Habeck emphasizes that digitalization will change the structure of jobs and make some superfluous. Artificial intelligence, computers could replace our cognitive thinking. Given the enormous profits of giants like Google and Amazon we can see that “in the future it will be more difficult to draw a border between man and machine.” It is remarkable to see Habeck’s naïve admiration of the US Silicon Valley giants that – as he presumes – will determine the new technology age among others with robots acting like moral beings and other machines that make society manipulable. What even more astonishes is that in the whole book there is very little mention of the poor segments of our society and the burning social questions concerning the consequence of Greenie economy, nor is there a considering of the widening world-wide gap between rich and poor. One looks in vain for a deeper philosophical or religious understanding concerning man and nature, or man and creation.
Other structural changes include the “strong migration” which occurred from Eastern to Western Europe as well as within Germany after 1989. While in Romania today 1 Million less people live in the country compared to 18 years ago, the same can be observed in East Germany whose population shrank between 1990 and 2012 by 12 % (2 Mio). It will by 2030 shrink by another 14% that will leave in order to find better work.
In the agricultural sector Habeck reports that today only 600.000 work in 260,000 farm entities, but unlike 1960 they produce much more intensively for a low price. He refers to the ecological problems caused by “intensive farming” and points to the fact that 1 million different species are today threatened by extinction, if we take woods and insect biomass. The intensive agricultural production according to Habeck has led to a loss of 9% of species. He suggests that farmers should get incentives for more ecological farming from the EU and this implies that we must renounce to the use of pesticides, and introduce sustainable farming as an integral part of the economic system.
Habeck pleads for a massive expansion of climate protection along the line of ecological restructuration and conversion of our economy. Ecological damaging practices must be prohibited by ‘Regulatory laws.’ For example, prohibiting the use of plastics must be part of such “regulation”. There must be regulation of CO2 emissions; regulation for those who keep animal husbandry; there must be a charge on the use of pesticides, as well as customs tariffs to be imposed for those products that are not ecologically produced.
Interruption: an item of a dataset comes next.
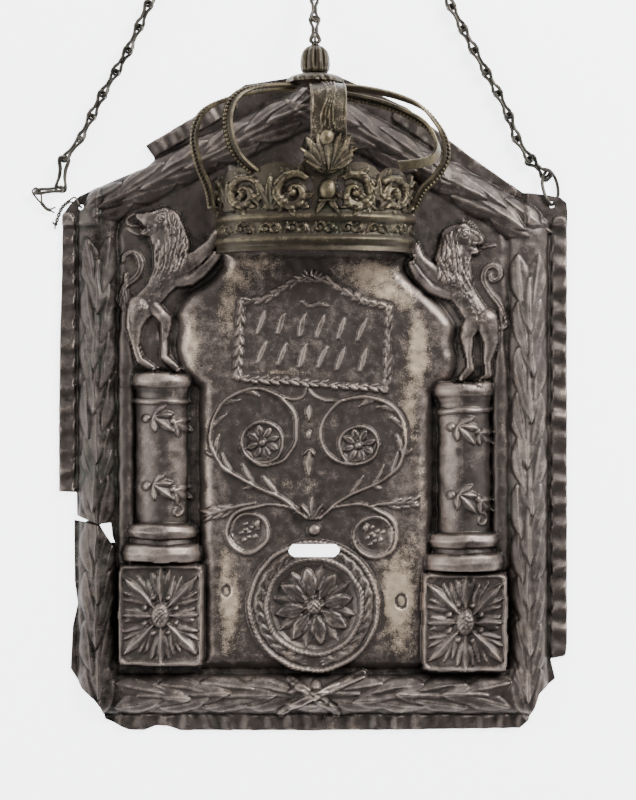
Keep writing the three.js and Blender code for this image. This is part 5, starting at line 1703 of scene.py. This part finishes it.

Climate friendly behavior must be “promoted” and climate destructive behavior “minimized.”
Self-realization as a cultural paradigm and the role of the feminist movement
According to Habeck a major role in the Greenie movement is played by the “feminist” movement which has become a “mainstream movement” and has changed the language into “gender language.” With it goes that “life style” has become more central.
In the post war period, he underlines, there was a “Consensus” Bonn Republic, based on Christian democratic values, but since 1968 a major cultural liberalization began: “The new phenomenon of those years was that people wanted to have their “life style” recognized and not any more that which they did or contributed to society. (!) “This cultural movement was directed against societal norms, regulation of life, against a patriarchal woman image and against materialist thinking,” Habeck writes. The protest in those years became the basis for many greenies that many years later became a party. It was “founded as an emancipatory movement and as an alternative to the traditional social and Christian Democracy, against the “formed Society.” They protested in favor of more self- determination and self- realization—these ideas slowly developed into a “new cultural paradigm.”
“During the last decades the dominant cultural paradigm was shifted away from a conservative, materialist value basis -that defends a fossil fuel economy, into a rather postmaterialist, pro -European, liberal oriented mobility and diversity of life style,” Habeck states.
The paradigm of cultural self -realization is corresponding to a new life style
“The LGBTQ (lesbian, gay, bisexual, transgender, queer) movement, #me too, #Me Two, #blacklives matter, #Fridays for future demonstrations – all these movements, according to Habeck demonstrate, that “something is articulated which goes far beyond economic interests, the desire for more social recognition and for a moral status, for recognition of a specific problem, that before got played down or negated.” He also points to the renaming of street names that carry names of generals that were active colonialists.
People are fighting for their identity: Women’s rights, diversity rights, space for cultural diversity. In terms of the “gender star” (f.i.Unternehmer*innen) Habeck defends this since “with symbols people defend their world view” (!) “The growing nervousness and split of society cannot be reduced to social economic injustice”, he writes, but is based in emotions of cultural injustice, in a competition for ‘dignity’ (!). “Hence the question for social and cultural recognition becomes a public political affair. (…) More and more political fights are centered today on the questions how open and cultural our society or a party is: …Questions of sexual, social, cultural, religious, ethnical identity have become central. It concentrates around the question of respect and recognition for the individual, for one’s own life style”. And since the life style debate is very much connected with ecological questions, the pendulum in the last years more and more has swung in direction of a “cultural liberal discourse.”
In short: “The mainstream corresponds to the increased value given to the ‘personal life style’. Self-realization as cultural paradigm and the phenomenon to look for recognition is a phenomenon of our modern time.”